Don't worry -- hardly any spoilers in this post if you have not yet seen Sunday, except this one spoiler -- Walter has been relocated to a cabin deep in the New Hampshire wilderness, brought there by a rawboned lean-cowboy type, played by the great character actor, Robert Forster.

But why New Hampshire? To my post! 

I tend to think  "Bad" resonates for so many because it tracks so many of the themes of modern American cinema and literature, from Steinbeck to Elmore Leonard -- that depth of isolation and aloneness, of failure, of economic personal failure in a time of plenty, of remaking oneself, of adapting, of changing, of becoming something that you never thought remotely possible (the stuff of great comic books, too) and in the end, the tragic consequences of that psychic journey from selfhood.

It's a zero-based world ruled by zero-sum logic, this world of "Bad," stripped bare of God and morality and history. This is a world where the choices one makes are the choices that will command your fate -- and for Walter White, his fate is of the damned, in an isolated darkened cabin in the New Hampshire woods.

"Breaking Bad" is about the "American dream" gone terribly bad, of course, but it's also about the ties that bind -- of family and community and how one individual action ripples outward, toward the whole. You are alone -- but you are not alone.

And genres need to be attached here -- and even though "Bad" is a show that has peculiarly resisted pigeonholing, it clearly belongs to that great American tradition of the gangster flick, which probably began way back with "The Public Enemy."  It's the genre of immigrants, of  coming to a strange land, and remaking this world in their own image. The gangster pushed aside the cowboy, much as the urban world at the turn of the last century pushed aside the great west. The great American city was where personal history was being rewritten, not the west, and in gangster flicks, it was to be rewritten in blood.

Sergio Leone's "Once Upon a Time in America" takes us pretty far down this road, but just to fast forward, so does "The Sopranos."

This last season of "Breaking Bad" has been one long tip of the hat to its predecessor -- an homage to (arguably) TV's greatest series, which also explored all the themes that "Bad" has explored.

Last week's "Bad" -- "Ozymandias" -- for example, was the bookend to "Soprano's" third to last, "The Second Coming." Sunday's "Granite State" evokes -- purposely -- the sixth episode of "Sopranos'" sixth season, "Live Free or Die," when Vito Spatafore went to New Hampshire to go into hiding after he's discovered to be a homosexual. (Vito ran, but he could not hide.)

But why New Hampshire -- as opposed to say New York or Ohio or pick-a-state?
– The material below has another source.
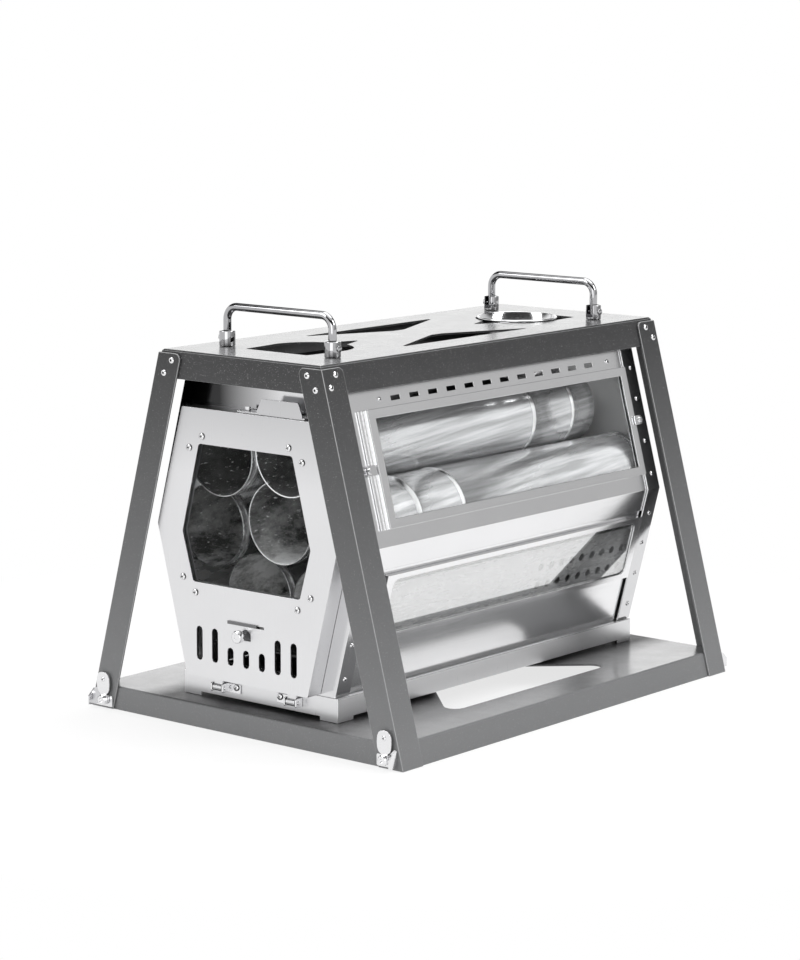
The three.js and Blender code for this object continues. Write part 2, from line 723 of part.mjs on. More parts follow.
function shrink(half, by) {
  return half.map(([x, z], i) => [x - by, z + (i === 0 ? by : 0) - (i === half.length - 1 ? by : 0)]);
}

const doorHalf = [doorBottom, doorCrease, doorTop];

function frontFrame() {
  const y0 = -bodyHalfLength;
  const doorway = outline(symmetric(shrink(doorHalf, doorwayInset)), 3, 2);
  const slot = rectangle(latchNoseX[0] - latchSlotMargin[0], latchNoseX[1] + latchSlotMargin[1],
    doorTop[1], doorTop[1] + latchLeverRise + latchLeverSheet + latchSlotLift);
  return endPlate()
    .subtract(alongY(doorway, y0 - 1, y0 + endSheet + 1))
    .subtract(alongY(slot, y0 - 1, y0 + endSheet + 1));
}

const panelHalfLength = bodyHalfLength - endSheet - gap;

function upperPanel() {
  const half = halfSection(0, lipBottomZ, bodyTopZ);
  const inner = halfSection(-bodySheet, lipBottomZ, bodyTopZ);
  let panel = alongY([...half, ...inner.reverse()], -panelHalfLength, panelHalfLength)
    .subtract(onFace(upperFace, windowRect(upperFace, upperGlass), -10, 10));
  for (let i = 0; i < louvreCount; i += 1) {
    const y = louvreFirstY + i * louvrePitch;
    const v = upperFace.up(louvreZ);
    panel = panel.subtract(onFace(upperFace, rectangle(y - louvreLength / 2, y + louvreLength / 2,
      v - louvreHeight / 2, v + louvreHeight / 2), -5, 5));
  }
  return panel;
}

const lowerOffset = -bodySheet - gap;   // the lower panel lies inside the upper one's lip

function lowerPanel() {
  const x = (z, offset) => [lowerX(z, offset), z];
  const inner = lowerOffset - bodySheet;
  const wall = [x(seatZ, lowerOffset), x(lowerPanelTopZ, lowerOffset), x(lowerPanelTopZ, inner),
    x(seatZ, inner)];
  const opening = outline(windowRect(lowerFace, lowerGlass), lowerOpening.radius, 3);
  return alongY(wall, -panelHalfLength, panelHalfLength).subtract(onFace(lowerFace, opening, -15, 10));
}

function roof() {
  const z0 = bodyTopZ + gap;
  const z1 = z0 + endSheet;
  const inside = -bodySheet - gap;
  const channel = symmetric([[upperX(bodyTopZ - roofFlange, inside), bodyTopZ - roofFlange],
    [upperX(z0, inside), z0 + 0.5]]);
  const hollow = symmetric([[upperX(bodyTopZ - roofFlange - 5, inside - endSheet), bodyTopZ - roofFlange - 5],
    [upperX(z0, inside - endSheet), z0]]);
  const reach = panelHalfLength;
  const half = upperX(bodyTopZ, gap + endSheet);
  return alongY(channel, -reach, reach).subtract(alongY(hollow, -reach - 5, reach + 5))
    .add(box(-half, half, -bodyHalfLength, bodyHalfLength, z0, z1))
    .subtract(alongZ(ring(collarBore, 0, flueY, 32), z0 - 30, z1 + 5));
}

function tray() {
  const y0 = -bodyHalfLength;
  const t = traySheet;
  const z0 = trayBottomZ;
  const z1 = bodyBottomZ;
  let body = box(-trayHalf, trayHalf, y0, trayRear, z0, z1)
    .subtract(box(-trayHalf + t, trayHalf - t, y0 + t, trayRear - t, z0 + t, z1 - t))
    .subtract(box(-trayHalf + trayRim, trayHalf - trayRim, y0 + trayRim, trayRear - trayRim, z1 - t - 1, z1 + 1));
  const footZ = baseHeight + gap;
  for (const x of [-1, 1]) {
    for (const [y, inward] of [[y0, 1], [trayRear, -1]]) {
      const ends = [y, y + inward * t].sort((a, b) => a - b);
      const run = [y, y + inward * footLength].sort((a, b) => a - b);
      const side = [x * trayHalf, x * (trayHalf - t)].sort((a, b) => a - b);
      const width = [x * trayHalf, x * (trayHalf - footLength)].sort((a, b) => a - b);
      body = body.add(box(...width, ...ends, footZ, z0 + 1)).add(box(...side, ...run, footZ, z0 + 1));
    }
  }
  return body;
}

// ---------------------------------------------------------------- side windows

// glass pane in front of a panel whose outer face is at height n above the face's own plane
function sidePane(face, w, bezel, n) {
  const lap = { front: bezel.front - 3.5, rear: bezel.rear - 3.5, top: bezel.top - 3, bottom: bezel.bottom - 3 };
  return onFace(face, outline(windowRect(face, w, lap), 1.5, 2), n + gap, n + gap + sideGlassSheet);
}

function bezelRing(face, w, bezel, n, opening) {
  const top = n + gap + sideGlassSheet + gap + bezelSheet;
  const cavity = { front: bezel.front - bezelWall, rear: bezel.rear - bezelWall,
    top: bezel.top - bezelWall, bottom: bezel.bottom - bezelWall };
  return onFace(face, windowRect(face, w, bezel), n + gap, top)
    .subtract(onFace(face, windowRect(face, w, cavity), n - 1, top - bezelSheet))
    .subtract(onFace(face, opening, n - 2, top + 2));
}

function upperBezelRing() {
  const face = upperFace;
  const frameRing = bezelRing(face, upperGlass, upperBezel, 0, windowRect(face, upperGlass));
  const y1 = upperGlass.y0 - upperBezel.front + 0.5;
  const y0 = y1 - 0.5 - railWidth;
  const v0 = face.up(upperGlass.z0) - upperBezel.bottom;
  const v1 = face.up(upperGlass.z1) + upperBezel.top;
  return frameRing
    .add(onFace(face, rectangle(y0, y1, v0, v1), gap, railHeight - railRidge))
    .add(onFace(face, rectangle(y0, y0 + 1.6, v0, v1), gap, railHeight))
    .add(onFace(face, rectangle(y0 + 5, y0 + 6.6, v0, v1), gap, railHeight));
}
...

Because based on motto, geography and character, New Hampshire has carved out of its granite self a specific image that contributes profoundly to America's own self image -- of splendid isolation, and self-dependence, with fealty to none.

It's impossible to go to New Hampshire in pop culture without getting down to some poetry -- and since "Bad" brought up "Ozymandias," it's fair game to bring up Robert Frost here. Frost wrote a very famous poem, published in the early '20s about that splendid isolation of New Hampshire, not then his home state (he was living in Vermont -- but as he himself pointed out, same difference).

It was called "New Hampshire" and much as gangster flicks used the word "America" ironically -- "The Sopranos" final go-to-black episode was entitled "Made in America" -- so Frost soaked his beloved state in irony.

Jazz age America, he obliquely observed, was roaring, full of  hucksterism and get-rich schemes. It was the land of boosterism and bull.

But not dear old New Hampshire.

Just specimens is all New Hampshire has/ One each of everything as in a showcase/ Which naturally she doesn't care to sell....

Apples? New Hampshire has them, but unsprayed,/ With no suspicion in stern end or blossom end /Of vitriol or arsenate of lead,/ And so not good for anything but cider./ Her unpruned grapes are flung like lariats/ Far up the birches out of reach of man....

Where I was living then, New Hampshire offered /The nearest boundary to escape across....

Here's a bit more...

I knew a man who failing as a farmer /Burned down his farmhouse for the fire insurance, /And spent the proceeds on a telescope /To satisfy a lifelong curiosity/ About our place among the infinities./ And how was that for otherworldliness?

And so "Breaking Bad" brings Walter White to New Hampshire. He won't remain here -- back in New Mexico next week, loaded with iron for the final showdown, but a little bit of this isolated, strange, beautiful, inscrutable state will always be with him and his classic TV series.

Naturally, death stalks him from there as well, for how can you leave New Hampshire without those other lines from Frost:

The woods are lovely, dark and deep. But I have promises to keep,/ And miles to go before I sleep, /And miles to go before I sleep.